Gloss Coats - Twin-tip Wave Boards(Wave Twins) - Kite Surfing

 We are a kiteboard research group called "Light and Frost" making twin-tip wave boards for cross-onshore to onshore conditions. These boards are not meant for sale as the market for wave-twins is very low and most kite boarders do not realize that the equipment they ride is designed for flat water and/or cross-shore conditions. 

  In surfboards and windsurf boards, you want a surface sanded to 600 grain to allow early planning. However for kiteboards meant for waves, in cross-onshore to onshore conditions, the ability to hold the edge and go upwind through the wave line is paramount when the wind-wave mix is a dependent system(ie onshore to cross onshore). In this case the bottom of the board must be a glass like surface to promote hydro-suction, thus holding the edge when being pulled by the kite.

   We make twin-tip wave boards with decks of thin plywood(3mm), an inner sandwich of sheet foam or rubber mat and a bottom of formica with the inner wood side of the formica on the outside. We sand the surface to 1000 grain and then spray west system epoxy thinned to 20% with normal thinner. We spray the epoxy on using an airless spray gun. Once the epoxy is appllied, we spray the surface with pure thinner, this flattens the still wet epoxy. Once dried the epoxy is again sanded to 1000 grain and again sprayed with epoxy thinned to 30% and then again lightly sprayed with  pure thinner. This provides a very high gloss to almost glass like surface. We find the thinner sprayed onto the settling epoxy breaks up the tendency for the glue mound giving the flat gloss-glass like surface. These boards use very little glass, only a single strip the thickness of the board is applied along the edge. Everywhere else is thinned epoxy on wood. 

   Using West System Epoxy we have found the bottoms of these board, to be very hard to damage even when dragged across rocks and sand. Fins treated with thinned west system epoxy show no wear while their factory counterparts are worn after a few month of riding.

Light and Frost - Thailand

Pickel forks ? Spray thinned West Systems ??? Do I smell a rat here or is this for real ? Wood_Ogre

If its for real then they found the

1995 Zeroprestige page.

Ideas that have; fortunately, gone away.



Dear Pete,

   We know nothing of the 1995 Zeroprestige page. And I am not sure which exact ideas you are refering to. We began making kite boards 5 years ago with standard foam and glass. We began removing the glass and just spraying on West System Expoxy directly onto thin plywood deck and bottoms. We only apply one thin strip of glass over the edge which has been filled and sanded with a mixture of white powder and cheap epoxy found in Bosney Crete bathroom tile sealant.  Both the work,cost and weight came down. We were out testing a Wave-Twin yesterday with a pulse 13 meter kite. Board works fine. The only problems we have had at first are the edging of the boards. If there is too much flex the edging crack eventually crack as the board can flex more then the glue/powder,glass edging. To counter this we put two plywood strips 3mm one on each side of of the board on the inner sandwich. We just tested a 148X47X13mm board with three fins on each end for waves.

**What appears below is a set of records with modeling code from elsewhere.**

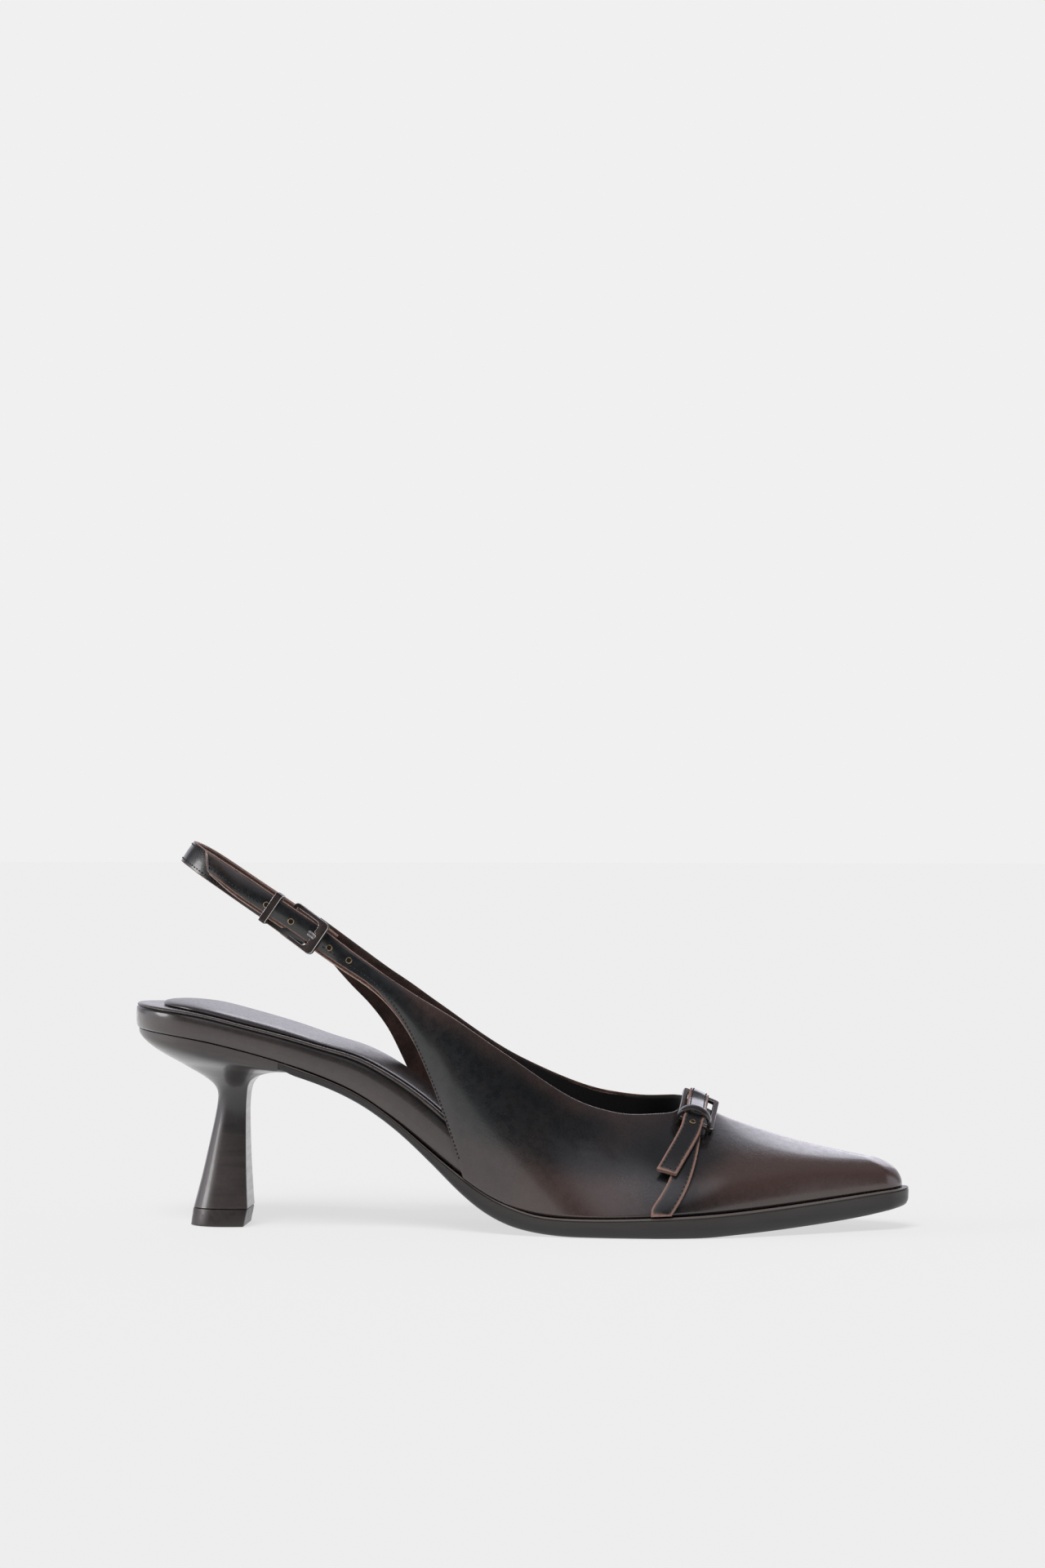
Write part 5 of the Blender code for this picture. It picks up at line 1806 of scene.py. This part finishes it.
def make_lamps():
    """Even lamps, as wide discs, so that the floor stays one tone."""
    for name, place, power, width, colour, mirrored, matt in LAMPS:
        lamp = bpy.data.lights.new(name, "SUN")
        lamp.angle = math.radians(width)
        lamp.energy = power
        lamp.color = colour
        item = bpy.data.objects.new(name, lamp)
        item.visible_glossy = mirrored
        item.visible_diffuse = matt
        bpy.context.scene.collection.objects.link(item)
        item.location = place
        tilt = math.atan2(math.hypot(place[0], place[1]), place[2])
        item.rotation_euler = (tilt, 0.0, math.atan2(place[1], place[0]) + math.pi / 2)


def make_camera():
    """The photograph's view: level, four degrees towards the toe, 1.3 m away."""
    turn = math.radians(4.0)
    distance = 1.3
    aim_x, aim_y, height = 0.0006, -0.0004, 0.1429
    camera = bpy.data.cameras.new("camera")
    camera.sensor_width = 36.0
    camera.lens = 92.3
    item = bpy.data.objects.new("camera", camera)
    bpy.context.scene.collection.objects.link(item)
    item.location = (aim_x + distance * math.sin(turn), aim_y - distance * math.cos(turn), height)
    item.rotation_euler = (math.pi / 2, 0.0, turn)
    bpy.context.scene.camera = item


def make_materials():
    """Every finish of the shoe, by a short name."""
    groups = {"grain": grain_group(), "burnish": burnish_and_shade_group(), "cut_edge": cut_edge_group()}
    near_black = (0.0062, 0.0074, 0.0082)
    warm_black = (0.008, 0.0075, 0.0075)
    return {
        # The upper's leather takes painted light and shade through its finish map as well as its rub-off.
        "leather": leather_material(
            "burnished_leather", groups, near_black, (0.056, 0.036, 0.0315),
            edge_width=0.30, roughness=0.27,
        ),
        "sling": leather_material(
            "sling_leather", groups, near_black, (0.048, 0.031, 0.026),
            edge_width=0.22, roughness=0.29, lining=SUEDE_WITH_SHADE[1],
        ),
        "vamp": leather_material(
            "vamp_strap_leather", groups, near_black, (0.062, 0.042, 0.036),
            edge_width=0.62, roughness=0.30, lining=SUEDE_WITH_SHADE[1], edge_rub=0.6,
        ),
        "keeper": leather_material(
            "keeper_leather", groups, warm_black, (0.030, 0.022, 0.020),
            edge_width=0.10, roughness=0.26, fibres=RAW_DARK,
        ),
        "band": leather_material(
            "band_leather", groups, (0.008, 0.0078, 0.0078), (0.046, 0.036, 0.032),
            edge_width=0.4, roughness=0.30, fibres=BAND_LIP_HIGHLIGHT,
        ),
        # Suede darkened for the shade inside the shoe, with a near-black painted shade in front of the
        # shank.
        "suede": raw_material("suede_lining_with_shade", groups, *SUEDE_WITH_SHADE, front=(0.0060, 0.0052, 0.0056)),
        "rim": raw_material("cut_rim", groups, *RAW_DARK),
        "edge": raw_material(
            "raw_edge", groups, (0.045, 0.024, 0.019), (0.19, 0.115, 0.092),
            line_width=0.36, line=(0.42, 0.30, 0.255),
        ),
        "sock": plain_material(
            "sock_leather", (0.026, 0.023, 0.0235), roughness=0.32, scale=700.0, depth=0.00001,
            coat_weight=0.5, coat_roughness=0.22,
        ),
        "thread": plain_material(
            "black_thread", (0.010, 0.010, 0.011), roughness=0.50, scale=3000.0, depth=0.00004,
        ),
        "metal": metal_material(
            "antique_metal", (0.062, 0.050, 0.047), wear=(0.60, 0.57, 0.56), roughness=0.42,
        ),
        "brass": plain_material(
            "dull_brass", (0.40, 0.29, 0.17), roughness=0.36, scale=2500.0, depth=0.00003,
            metallic=1.0,
        ),
        "hole": plain_material(
            "hole_shadow", (0.004, 0.004, 0.004), roughness=0.9, scale=900.0, depth=0.00001,
        ),
        # The low colour paints the shade on the sole's lower side; the line colour is rub and a painted
        # highlight along its top edge.
        "sole": sole_material(
            "sole_brown", top=(0.025, 0.0215, 0.020), low=(0.0105, 0.0090, 0.0086),
            rub_and_highlight_colour=(0.11, 0.094, 0.088), roughness=0.34,
        ),
        "rubber": plain_material(
            "top_piece_rubber", (0.026, 0.020, 0.019), roughness=0.36, scale=700.0, depth=0.00004,
        ),
        "cover": heel_material(
            "heel_leather", groups, (0.0085, 0.0078, 0.0078), (0.044, 0.035, 0.031)
        ),
    }


def main():
    """The studio, then the shoe from its upper to its heel."""
    bpy.context.scene.view_settings.view_transform = "Standard"
    make_camera()
    make_floor()
    make_world()
    make_lamps()
    finish = make_materials()
    make_upper(finish["leather"], finish["suede"], finish["edge"], finish["rim"])
    make_upper_stitches(finish["thread"])
    make_sling(finish["sling"], finish["thread"])
    make_sling_fold(finish["sling"])
    make_vamp_straps(finish["vamp"], finish["thread"])
    make_sling_metal(finish["metal"])
    make_vamp_metal(finish["metal"])
    make_leather_keeper(finish["keeper"])
    make_eyelets(finish["brass"], finish["hole"])
    make_outsole(finish["sole"])
    make_footbed(finish["band"])
    make_sock(finish["sock"])
    make_heel(finish["cover"], finish["rubber"])


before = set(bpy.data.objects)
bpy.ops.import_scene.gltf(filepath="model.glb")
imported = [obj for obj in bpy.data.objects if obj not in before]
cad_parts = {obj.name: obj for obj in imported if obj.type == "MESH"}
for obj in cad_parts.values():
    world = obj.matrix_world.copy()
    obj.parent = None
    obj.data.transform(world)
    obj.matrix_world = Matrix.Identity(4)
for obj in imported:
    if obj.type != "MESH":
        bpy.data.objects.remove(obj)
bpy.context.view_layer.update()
main()
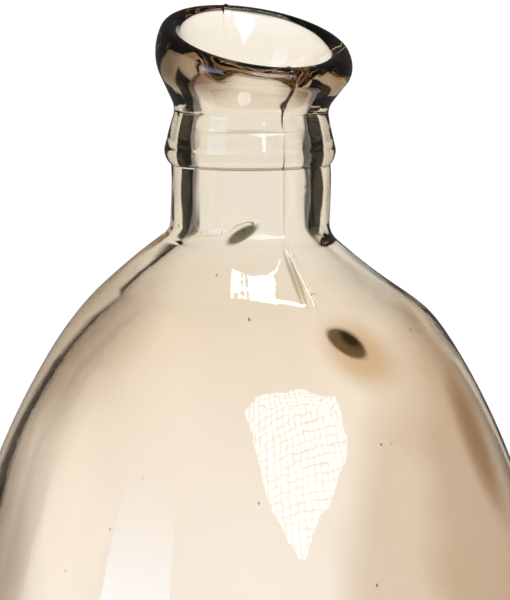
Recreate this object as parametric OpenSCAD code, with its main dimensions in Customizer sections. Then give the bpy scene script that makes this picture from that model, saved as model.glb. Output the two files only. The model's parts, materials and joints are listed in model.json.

   We have never had any damage to the decks and have made over 20 test boards.

   If you want a light jump board with little ability to really drive up wind and ride waves do not go here.We suggest for a 180lb to 210 persion you make the boards 22cm thick. For lighter persons 13cm seems to be okay.

  I will be happy to comment on any questions you might have.

  Prototypes were ridden in NaiYang Thailand in July-Aug and for wave riding they blew all other twintips out of the water. This was due to the size, fins and glass like bottoms.

 There are many papers in the windsurfing community on surface versus planing. For kitesurfing you want to do the opposite as you are trying to hold water adhesion and not slide sideways easily.